Trips to Marshall County aren’t short jogs for those who live in Beallsville. Wiles didn’t care. The sixth-grader needed something so he felt it his duty to fill that need.

Filling the errand was just another in a long line of contributions Wiles has made for the youth of Beallsville, his hometown and the place he graduated from high school in 1984.

But Wiles simply isn’t just a Beallsville guy. He “bleeds blue.”

“Beallsville, to me, it’s home,” he said, his voice filled with emotion. “The people here, it’s just like, the atmosphere, you can’t explain it. It’s one of those communities where everyone knows everyone.

“The sense of pride that people take in the community is amazing. It’s an amazing place to live”

Folks would be hard-pressed to find a bigger booster of the town than Wiles who, by his own admission, would do just about anything for his community, or his country.

An Army veteran, Wiles spent “27 years and change” in the service, serving in a plethora of theaters, including Desert Storm and Operation Uphold Democracy in Haiti. Through it all, his small Monroe County hometown was never far from his heart.

“I’m so proud of my town,” he said. “The support of the people there when you’re deployed is overwhelming.”

Wiles has returned that support ten fold in the form of coaching, painting the football field, taking care of the high school’s baseball and softball fields, and even tutoring the junior high football players he coaches.

“I paint the field and people are always stopping down to tell me what a nice job I’m doing and how nice it looks,” Wiles said. “The sense of community and the pride the community has is just like electricity to me.”

Wiles was sparked by his own coach Dave Caldwell, who enjoyed a Hall of Fame run as Blue Devils football coach. Caldwell and Rusty Lucas, who Wiles now coaches under, were, among others, mentors in the area of giving back.

“I can’t say enough about him,” Wiles said of Caldwell. “He’s more than a coach to me. He’s like a brother. He’s always been there for me, and he still is today.”

Delmas Moore, longtime athletic director at Beallsville, is another person who’s driven Wiles to pay it forward with his actions. For him, it’s about passing life lessons from generation to generation.

“Delmas’ dad was my bus driver when I was a boy on the ridge,” Wiles recalled.

And was during those days as a boy where Wiles learned what was really important.

“It’s more than just about football,” he said. “One of the things I got from Dave was it’s faith, family and football. Be strong in my faith and my family is Beallsville.

“My life revolves around Beallsville and if it wasn’t for being here I don’t know what I’d do with my life. I think that’s what drives me — a sense of community and the pride in my community and the people here and the kids. It’s all wrapped into one. It’s not just one person. It’s everybody.”

Wiles have three sons of his own, one who graduated from nearby River and two who received diplomas from Beallsville. But he has many other “kids” now, ones he monitors every day — on and off the field.

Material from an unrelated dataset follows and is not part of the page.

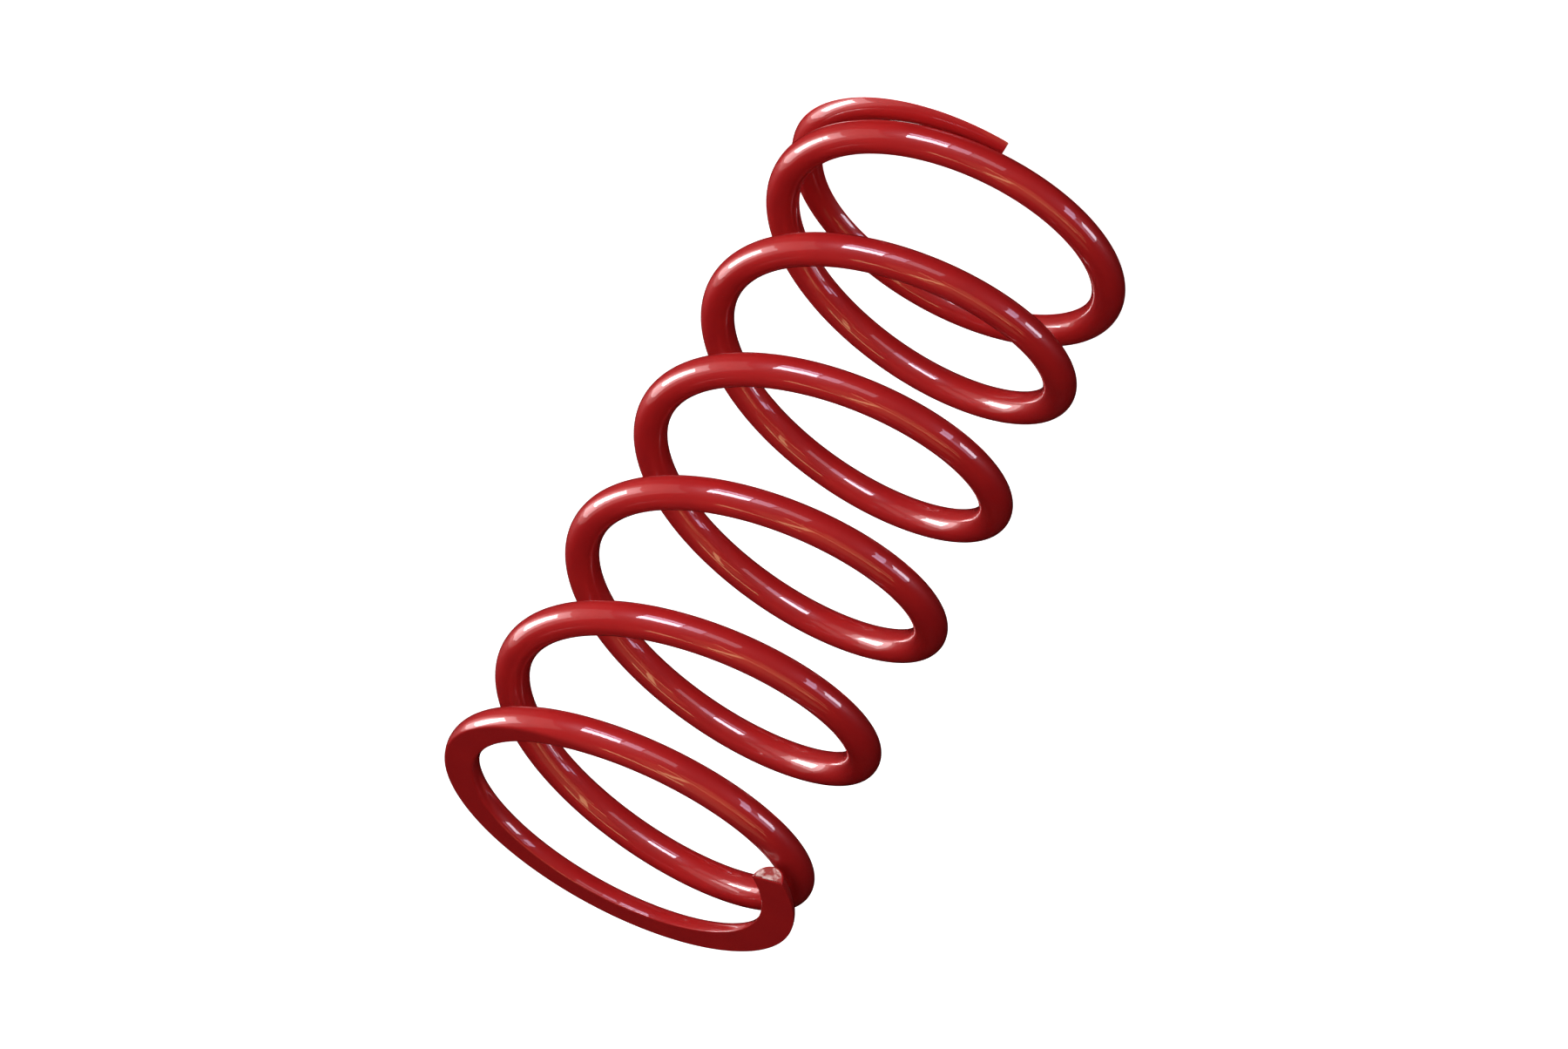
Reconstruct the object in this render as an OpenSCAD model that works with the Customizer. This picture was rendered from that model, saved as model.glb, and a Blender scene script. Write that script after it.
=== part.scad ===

Wiles keeps tabs on the grades of his junior high players. For those that aren’t doing as well in the classroom, Wiles will meet with them at school, perhaps, three times a week.

“It’s more than tutoring,” he said. “We talk about life. We talk about grades. I’m trying to teach these kids how to help themselves, how to be respectful and teach them about life.”

In the end, Wiles wants the youth of Beallsville to be successful and give back to continue the cycle of giving.

“I do the things I do because I love these kids like they’re my own children and I do it for the community,” he said. “But foremost, I do everything I do for those kids at the school. There’s not one of those kids that I wouldn’t lay down my life for.

“I love those kids that much. That’s why I do the things I do.”